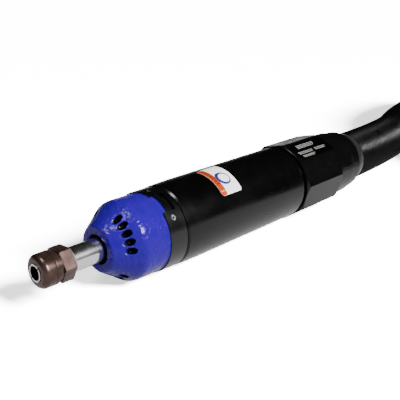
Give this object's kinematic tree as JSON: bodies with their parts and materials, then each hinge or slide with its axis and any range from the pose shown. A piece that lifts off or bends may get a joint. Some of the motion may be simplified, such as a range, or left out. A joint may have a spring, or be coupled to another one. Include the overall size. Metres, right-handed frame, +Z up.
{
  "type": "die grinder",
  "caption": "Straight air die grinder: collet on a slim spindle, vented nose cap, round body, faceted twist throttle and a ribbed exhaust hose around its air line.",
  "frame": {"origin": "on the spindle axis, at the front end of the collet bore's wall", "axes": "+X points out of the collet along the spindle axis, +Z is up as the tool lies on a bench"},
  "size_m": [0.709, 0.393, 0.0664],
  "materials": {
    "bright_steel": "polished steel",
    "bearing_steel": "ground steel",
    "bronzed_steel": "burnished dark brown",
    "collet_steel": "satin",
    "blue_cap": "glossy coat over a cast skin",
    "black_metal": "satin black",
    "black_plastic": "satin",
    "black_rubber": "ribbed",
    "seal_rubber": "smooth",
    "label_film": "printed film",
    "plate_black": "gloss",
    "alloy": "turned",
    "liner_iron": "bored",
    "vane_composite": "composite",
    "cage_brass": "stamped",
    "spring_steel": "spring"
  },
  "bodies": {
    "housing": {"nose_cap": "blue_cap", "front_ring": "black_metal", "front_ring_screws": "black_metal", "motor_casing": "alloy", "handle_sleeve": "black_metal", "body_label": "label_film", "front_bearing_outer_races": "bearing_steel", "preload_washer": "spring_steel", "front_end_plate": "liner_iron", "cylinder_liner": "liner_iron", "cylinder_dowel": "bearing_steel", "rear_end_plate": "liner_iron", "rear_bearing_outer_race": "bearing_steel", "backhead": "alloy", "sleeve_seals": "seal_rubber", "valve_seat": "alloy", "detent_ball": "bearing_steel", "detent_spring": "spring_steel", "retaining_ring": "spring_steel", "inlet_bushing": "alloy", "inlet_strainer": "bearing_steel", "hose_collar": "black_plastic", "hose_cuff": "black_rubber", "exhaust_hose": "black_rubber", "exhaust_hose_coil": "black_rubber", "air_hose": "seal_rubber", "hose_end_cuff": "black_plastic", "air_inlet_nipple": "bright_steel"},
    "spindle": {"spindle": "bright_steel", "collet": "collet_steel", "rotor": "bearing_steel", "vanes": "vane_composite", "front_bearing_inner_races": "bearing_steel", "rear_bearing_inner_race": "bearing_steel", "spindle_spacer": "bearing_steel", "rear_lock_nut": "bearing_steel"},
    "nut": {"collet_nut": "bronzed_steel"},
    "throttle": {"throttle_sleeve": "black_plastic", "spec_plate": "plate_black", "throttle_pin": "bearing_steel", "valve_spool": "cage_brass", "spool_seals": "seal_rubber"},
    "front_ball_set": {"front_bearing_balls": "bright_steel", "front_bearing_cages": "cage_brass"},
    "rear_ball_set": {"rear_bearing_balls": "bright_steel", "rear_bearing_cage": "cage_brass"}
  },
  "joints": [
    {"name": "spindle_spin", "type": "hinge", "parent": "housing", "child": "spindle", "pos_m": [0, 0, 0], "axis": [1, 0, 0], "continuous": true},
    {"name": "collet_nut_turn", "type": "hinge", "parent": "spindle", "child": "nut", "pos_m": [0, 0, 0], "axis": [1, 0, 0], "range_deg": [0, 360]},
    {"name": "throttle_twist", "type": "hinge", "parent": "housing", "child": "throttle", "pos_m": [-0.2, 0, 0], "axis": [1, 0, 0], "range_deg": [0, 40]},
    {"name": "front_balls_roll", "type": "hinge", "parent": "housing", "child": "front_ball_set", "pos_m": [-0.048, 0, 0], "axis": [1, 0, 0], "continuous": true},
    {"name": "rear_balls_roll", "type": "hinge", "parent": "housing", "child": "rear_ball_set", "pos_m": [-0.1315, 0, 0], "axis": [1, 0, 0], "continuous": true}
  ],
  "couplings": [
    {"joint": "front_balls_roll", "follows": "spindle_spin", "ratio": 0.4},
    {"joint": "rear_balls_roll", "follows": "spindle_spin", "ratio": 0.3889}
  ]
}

*SET TASK:*
Copy out every line of the data above, exactly as given.

*FINAL ANSWER:*
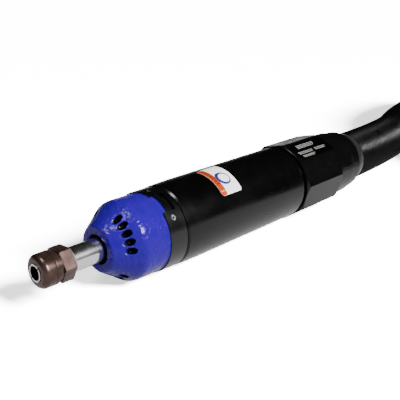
Give this object's kinematic tree as JSON: bodies with their parts and materials, then each hinge or slide with its axis and any range from the pose shown. A piece that lifts off or bends may get a joint. Some of the motion may be simplified, such as a range, or left out. A joint may have a spring, or be coupled to another one. Include the overall size. Metres, right-handed frame, +Z up.
{
  "type": "die grinder",
  "caption": "Straight air die grinder: collet on a slim spindle, vented nose cap, round body, faceted twist throttle and a ribbed exhaust hose around its air line.",
  "frame": {"origin": "on the spindle axis, at the front end of the collet bore's wall", "axes": "+X points out of the collet along the spindle axis, +Z is up as the tool lies on a bench"},
  "size_m": [0.709, 0.393, 0.0664],
  "materials": {
    "bright_steel": "polished steel",
    "bearing_steel": "ground steel",
    "bronzed_steel": "burnished dark brown",
    "collet_steel": "satin",
    "blue_cap": "glossy coat over a cast skin",
    "black_metal": "satin black",
    "black_plastic": "satin",
    "black_rubber": "ribbed",
    "seal_rubber": "smooth",
    "label_film": "printed film",
    "plate_black": "gloss",
    "alloy": "turned",
    "liner_iron": "bored",
    "vane_composite": "composite",
    "cage_brass": "stamped",
    "spring_steel": "spring"
  },
  "bodies": {
    "housing": {"nose_cap": "blue_cap", "front_ring": "black_metal", "front_ring_screws": "black_metal", "motor_casing": "alloy", "handle_sleeve": "black_metal", "body_label": "label_film", "front_bearing_outer_races": "bearing_steel", "preload_washer": "spring_steel", "front_end_plate": "liner_iron", "cylinder_liner": "liner_iron", "cylinder_dowel": "bearing_steel", "rear_end_plate": "liner_iron", "rear_bearing_outer_race": "bearing_steel", "backhead": "alloy", "sleeve_seals": "seal_rubber", "valve_seat": "alloy", "detent_ball": "bearing_steel", "detent_spring": "spring_steel", "retaining_ring": "spring_steel", "inlet_bushing": "alloy", "inlet_strainer": "bearing_steel", "hose_collar": "black_plastic", "hose_cuff": "black_rubber", "exhaust_hose": "black_rubber", "exhaust_hose_coil": "black_rubber", "air_hose": "seal_rubber", "hose_end_cuff": "black_plastic", "air_inlet_nipple": "bright_steel"},
    "spindle": {"spindle": "bright_steel", "collet": "collet_steel", "rotor": "bearing_steel", "vanes": "vane_composite", "front_bearing_inner_races": "bearing_steel", "rear_bearing_inner_race": "bearing_steel", "spindle_spacer": "bearing_steel", "rear_lock_nut": "bearing_steel"},
    "nut": {"collet_nut": "bronzed_steel"},
    "throttle": {"throttle_sleeve": "black_plastic", "spec_plate": "plate_black", "throttle_pin": "bearing_steel", "valve_spool": "cage_brass", "spool_seals": "seal_rubber"},
    "front_ball_set": {"front_bearing_balls": "bright_steel", "front_bearing_cages": "cage_brass"},
    "rear_ball_set": {"rear_bearing_balls": "bright_steel", "rear_bearing_cage": "cage_brass"}
  },
  "joints": [
    {"name": "spindle_spin", "type": "hinge", "parent": "housing", "child": "spindle", "pos_m": [0, 0, 0], "axis": [1, 0, 0], "continuous": true},
    {"name": "collet_nut_turn", "type": "hinge", "parent": "spindle", "child": "nut", "pos_m": [0, 0, 0], "axis": [1, 0, 0], "range_deg": [0, 360]},
    {"name": "throttle_twist", "type": "hinge", "parent": "housing", "child": "throttle", "pos_m": [-0.2, 0, 0], "axis": [1, 0, 0], "range_deg": [0, 40]},
    {"name": "front_balls_roll", "type": "hinge", "parent": "housing", "child": "front_ball_set", "pos_m": [-0.048, 0, 0], "axis": [1, 0, 0], "continuous": true},
    {"name": "rear_balls_roll", "type": "hinge", "parent": "housing", "child": "rear_ball_set", "pos_m": [-0.1315, 0, 0], "axis": [1, 0, 0], "continuous": true}
  ],
  "couplings": [
    {"joint": "front_balls_roll", "follows": "spindle_spin", "ratio": 0.4},
    {"joint": "rear_balls_roll", "follows": "spindle_spin", "ratio": 0.3889}
  ]
}